When you create an extraordinary customer journey, it’s all about getting maximum coverage. So you’re aiming to use every ounce of real estate to achieve that.

However, the illusion of “free real estate” – longer blog posts that favor search rankings (SEO) and user intent isn’t a great choice, especially when more words don’t equate to more cost.

Again when you consider attracting your audience to your website, having an additional social media button or email sign-up doesn’t take a lot of effort. So, the free real estate available virtually means marketers do not think twice before slapping an additional CTA or a popup.

The problem with this thought process is that while the virtual estate is indeed “free,” it is harder to remove elements from a page than to add them. Because if there’s something that isn’t really “critical” or a “problem, ” it goes into the ‘for later’ or often ‘why fix it what ain’t broke’ category. Usually, this thought process leads to more unnecessary elements or additional costs of resources that weren’t needed at all.

The Power of Minimalism

Minimalism, at its best, is using a few words, elements, and design to make your point. You could say less and yet make an impact without compromising on the quality. Consider a few ways to do this:

Highlight the keywords. If you have scannable content like this one, it makes it easy to grasp the core intent of your message with highlighted keywords. Much like how transition words for essays work. When your users are busy scrolling past countless content pieces online, highlighting your main points make the article stand out.

The reader may read through entirely and keep them on the site for a long time, likely leading them to other related content pieces on your site.

White Space: White space makes it easy to skim through the content giving it a professional look, easy on the eyes, and better control for the user. It makes the user want to stop and pick up a few valuable points leading to better engagement and conversions. It also removes distractions, especially if the other design or content elements are loud or necessary, considering the design or the industry your brand fits in.

Shorter Emails: Brevity makes the reader appreciate specific content that is effective and gets to the point quickly.  If your campaign involves email marketing, that is another reason to design shorter emails since they get a better engagement rate than longer ones.

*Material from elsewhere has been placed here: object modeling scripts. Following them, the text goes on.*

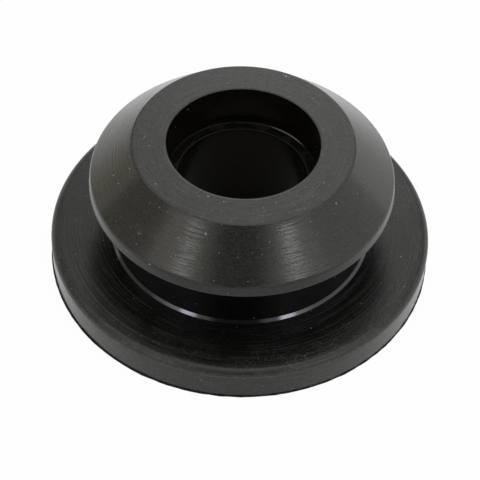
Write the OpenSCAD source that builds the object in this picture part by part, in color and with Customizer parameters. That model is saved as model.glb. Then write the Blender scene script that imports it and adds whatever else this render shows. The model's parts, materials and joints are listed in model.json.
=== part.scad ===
// Rubber grommet with a stepped bore, moulded in one piece.
// The conical head is pushed through a round hole in a panel, the panel's edge sits in the
// groove round the neck, and a tube or stem is held in the bore.
// Millimetres. The axis is Z, and the flange's flat underside lies on z = 0.

/* [Bore] */
// Diameter of the socket that opens in the top of the head
socket_d = 14.8; // [13.5:0.1:18]
// Depth of the socket, from the top of the head down to its floor
socket_depth = 4.5; // [2:0.1:8]
// Diameter of the tube bore, from the socket's floor down through the flange
tube_d = 12.75; // [8:0.05:13.25]

/* [Head] */
// Diameter of the flat ring on top of the head
top_d = 21.5; // [19.5:0.1:26]
// Diameter of the head at its lower edge, where it is widest
head_d = 29.85; // [28:0.05:34]
// Height of the head, from its underside to its top
head_h = 5.1; // [3.5:0.1:8]
// Height of the upright band below the cone
band_h = 1.15; // [0.5:0.05:2.5]
// Draft of the band, in degrees
band_draft = 6; // [0:0.5:10]

/* [Neck] */
// Diameter of the neck, which fills the hole in the panel
neck_d = 25.6; // [21:0.1:27]
// Height of the neck, which is the thickness of panel that the groove takes
neck_h = 6.3; // [2:0.1:10]
// Chamfer in the corner between the neck and the flange
foot_chamfer = 0.25; // [0.05:0.05:0.6]

/* [Flange] */
// Diameter of the flange
flange_d = 38; // [34:0.5:46]
// Thickness of the flange
flange_t = 3.5; // [2:0.1:6]
// Radius of the flange's rounded upper edge
rim_r = 0.7; // [0.2:0.05:1.5]
// How far the trimmed mould flash stands out round the flange's lower edge
flash_w = 0.2; // [0.05:0.05:0.5]
// Thickness of the flash
flash_t = 0.25; // [0.1:0.05:0.5]

/* [Hidden] */
$fn = 96;
head_z = flange_t + neck_h;
top_z = head_z + head_h;
cone_z = head_z + band_h;
cone_d = head_d - 2 * band_h * tan(band_draft);
socket_z = top_z - socket_depth;
// A cutting tool reaches this far past the face that it opens
past = 1;

// Disc with a flat underside, an upright side and a rounded upper edge
module flange() {
    rotate_extrude() {
        square([flange_d / 2 - rim_r, flange_t]);
        square([flange_d / 2, flange_t - rim_r]);
        translate([flange_d / 2 - rim_r, flange_t - rim_r])
            intersection() {
                circle(r = rim_r);
                square(rim_r);
            }
    }
}

// Thin fin left round the lower edge where the mould parts
module flash() {
    cylinder(d = flange_d + 2 * flash_w, h = flash_t);
}

// Neck and the small cone at its foot
module neck() {
    cylinder(d = neck_d, h = head_z + band_h / 2);
    translate([0, 0, flange_t])
        cylinder(d1 = neck_d + 2 * foot_chamfer, d2 = neck_d, h = foot_chamfer);
}

// Drafted band with a lead-in cone above it
module head() {
    translate([0, 0, head_z])
        cylinder(d1 = head_d, d2 = cone_d, h = band_h);
    translate([0, 0, cone_z])
        cylinder(d1 = cone_d, d2 = top_d, h = top_z - cone_z);
}

// Socket in the head and the narrower tube bore below it
module stepped_bore() {
    translate([0, 0, socket_z])
        cylinder(d = socket_d, h = socket_depth + past);
    translate([0, 0, -past])
        cylinder(d = tube_d, h = top_z + 2 * past);
}

module grommet() {
    color([0.1, 0.1, 0.1])
        difference() {
            union() {
                flange();
                flash();
                neck();
                head();
            }
            stepped_bore();
        }
}

grommet();
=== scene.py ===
# A moulded rubber grommet standing on its flange on a white table, seen from above its front.
import json
import math

import bpy
from mathutils import Euler, Matrix, Vector


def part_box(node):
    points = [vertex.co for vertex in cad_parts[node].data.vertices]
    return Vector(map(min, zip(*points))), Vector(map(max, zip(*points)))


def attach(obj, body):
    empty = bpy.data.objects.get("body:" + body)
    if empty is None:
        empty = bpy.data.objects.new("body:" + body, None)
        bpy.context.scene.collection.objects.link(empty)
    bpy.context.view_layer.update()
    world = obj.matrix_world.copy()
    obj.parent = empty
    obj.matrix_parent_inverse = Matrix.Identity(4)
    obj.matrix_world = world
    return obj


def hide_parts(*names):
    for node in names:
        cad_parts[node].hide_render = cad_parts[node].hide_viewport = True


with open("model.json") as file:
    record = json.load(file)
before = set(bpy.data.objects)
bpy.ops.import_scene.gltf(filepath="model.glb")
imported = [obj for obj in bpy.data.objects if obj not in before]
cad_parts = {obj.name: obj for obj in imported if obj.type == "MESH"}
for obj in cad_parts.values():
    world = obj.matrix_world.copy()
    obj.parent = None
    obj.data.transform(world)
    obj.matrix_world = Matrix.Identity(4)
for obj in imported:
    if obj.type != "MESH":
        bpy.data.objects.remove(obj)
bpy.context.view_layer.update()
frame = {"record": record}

MM = 0.001

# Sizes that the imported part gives
mounts = {mount["name"]: mount for mount in frame["record"]["mounts"]}
solid_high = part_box("grommet")[1]
TOP_Z = solid_high[2]
FLASH_R = solid_high[0]
TUBE_R = mounts["tube_bore"]["dims"]["r_mm"] * MM
SOCKET_R = mounts["socket_bore"]["dims"]["r_mm"] * MM
SOCKET_Z = TOP_Z - mounts["socket_bore"]["dims"]["length_mm"] * MM
NECK_R = mounts["panel_groove"]["dims"]["r_mm"] * MM
NECK_H = mounts["panel_groove"]["dims"]["length_mm"] * MM
GROOVE_MID = mounts["panel_groove"]["pos_m"][2]

# The rest of the section
FLANGE_T = GROOVE_MID - NECK_H / 2
HEAD_Z = GROOVE_MID + NECK_H / 2
FLANGE_R = 19 * MM
RIM_R = 0.7 * MM
FLASH_T = 0.1 * MM
FLASH_SHOULDER = 1.15 * FLASH_T
FLASH_ROOT = 0.4 * MM
FOOT = 0.25 * MM
HEAD_R = 14.925 * MM
BAND_H = 1.15 * MM
BAND_DRAFT = math.radians(6)
CONE_Z = HEAD_Z + BAND_H
CONE_R = HEAD_R - BAND_H * math.tan(BAND_DRAFT)
TOP_R = 10.75 * MM
SEGMENTS = 512

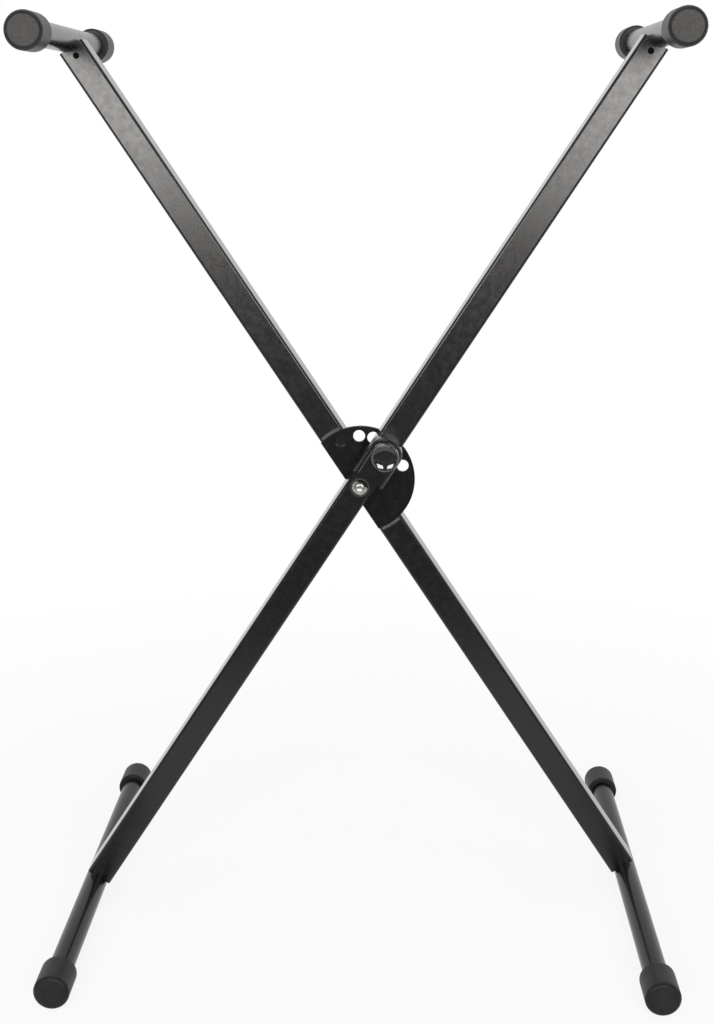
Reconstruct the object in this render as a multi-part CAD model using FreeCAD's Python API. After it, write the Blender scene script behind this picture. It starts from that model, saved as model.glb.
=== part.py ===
import FreeCAD, Part
import math
import os

# Folding keyboard stand, in millimetres.
# +X is to the right, +Y is away from the pull knob and +Z is up.
# The origin is on the floor below the pivot, midway between the two arms.

# Overall shape
half_angle = 33.2          # each arm's lean from the vertical, degrees
pivot_to_top = 483.0       # pivot to a top tube's axis, along the arm
pivot_to_base = 487.0      # pivot to a base tube's axis, along the arm
top_tube_length = 324.0
base_tube_length = 472.0

# Arms
arm_width = 25.0           # across the arm, seen from the front
arm_depth = 30.0           # front to back
arm_wall = 1.5
arm_corner = 2.5
arm_gap = 4.0              # between the two arms, front to back
arm_end_setback = 7.5      # tube axis to the arm's square-cut end

# Cross tubes and rubber caps
tube_diameter = 22.0
tube_wall = 1.5
cap_diameter = 32.0
cap_length = 38.5
cap_end_wall = 5.0
cap_end_round = 4.0
cap_mouth_round = 2.2

# Tube fastening: a bolt through the tube into a plug in the arm end
plug_length = 22.0
tube_bolt_diameter = 6.0
tube_bolt_hole = 6.4
tube_bolt_reach = 24.0     # tube axis to the bolt's inner end
tube_bolt_head_diameter = 10.5
tube_bolt_head_height = 3.3
tube_bolt_socket = 4.0     # across flats
tube_bolt_socket_depth = 2.0
saddle_diameter = 14.0
saddle_thickness = 1.2     # at the middle, over the tube's crown

# Locking plate, fixed to the rear arm
plate_thickness = 3.0
plate_radius = 51.5
plate_edge_round = 0.4
lock_rise = 42.0           # pivot to the locking pin, along the front arm
lock_offset = 1.2          # pin to the right of the front arm's centre line
lock_hole_diameter = 11.3
lock_hole_step = 18.4      # degrees between neighbouring holes
open_steps = 2             # holes on each side of the middle one
storage_angle = 62.0       # middle hole to the storage hole, degrees
weld_leg = 2.8
weld_half_angle = 9.0      # half of a bead's length, degrees about the pivot

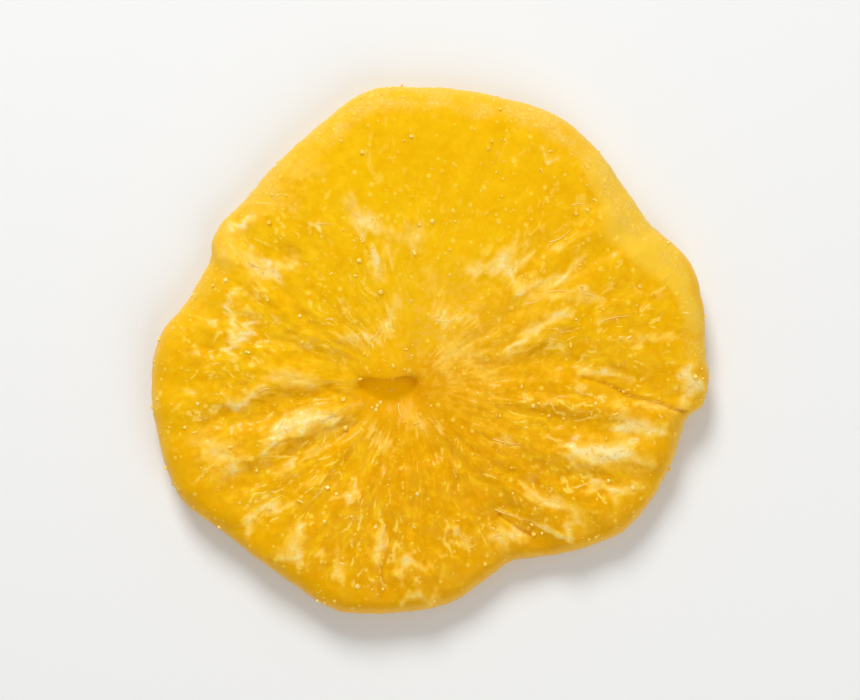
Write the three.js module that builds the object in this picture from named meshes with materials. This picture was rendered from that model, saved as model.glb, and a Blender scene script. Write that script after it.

While longer emails might be suitable for specific campaigns, short emails often work when limited elements are vying for the user’s attention. Also, keep your links to the minimum to avoid clutter. Keep the reader interested with relevant and interesting subject lines. Make sure to test the optimal length for better open rates and CTR.

Call-to-Action: CTAs make the user take action. But if you have multiple CTAs at many places, it causes clutter and confusion for the user to take action. It’ll likely lead to no action by the user or, worse, a high bounce rate.

Too long CTAs make the user take action or skip it entirely because of its length. To make users take the said action, keep CTAs short and minimal so you can highlight them for better conversions.

How to Make the Right Decisions

Every campaign has its own KPIs and goals. However, a few basic steps can put you in the right mindset at the start of each project. When you follow a minimalist approach, you focus on the MVP approach making it simple and easy to close the loop. Follow all these, or pick a few that resonate with you and get started.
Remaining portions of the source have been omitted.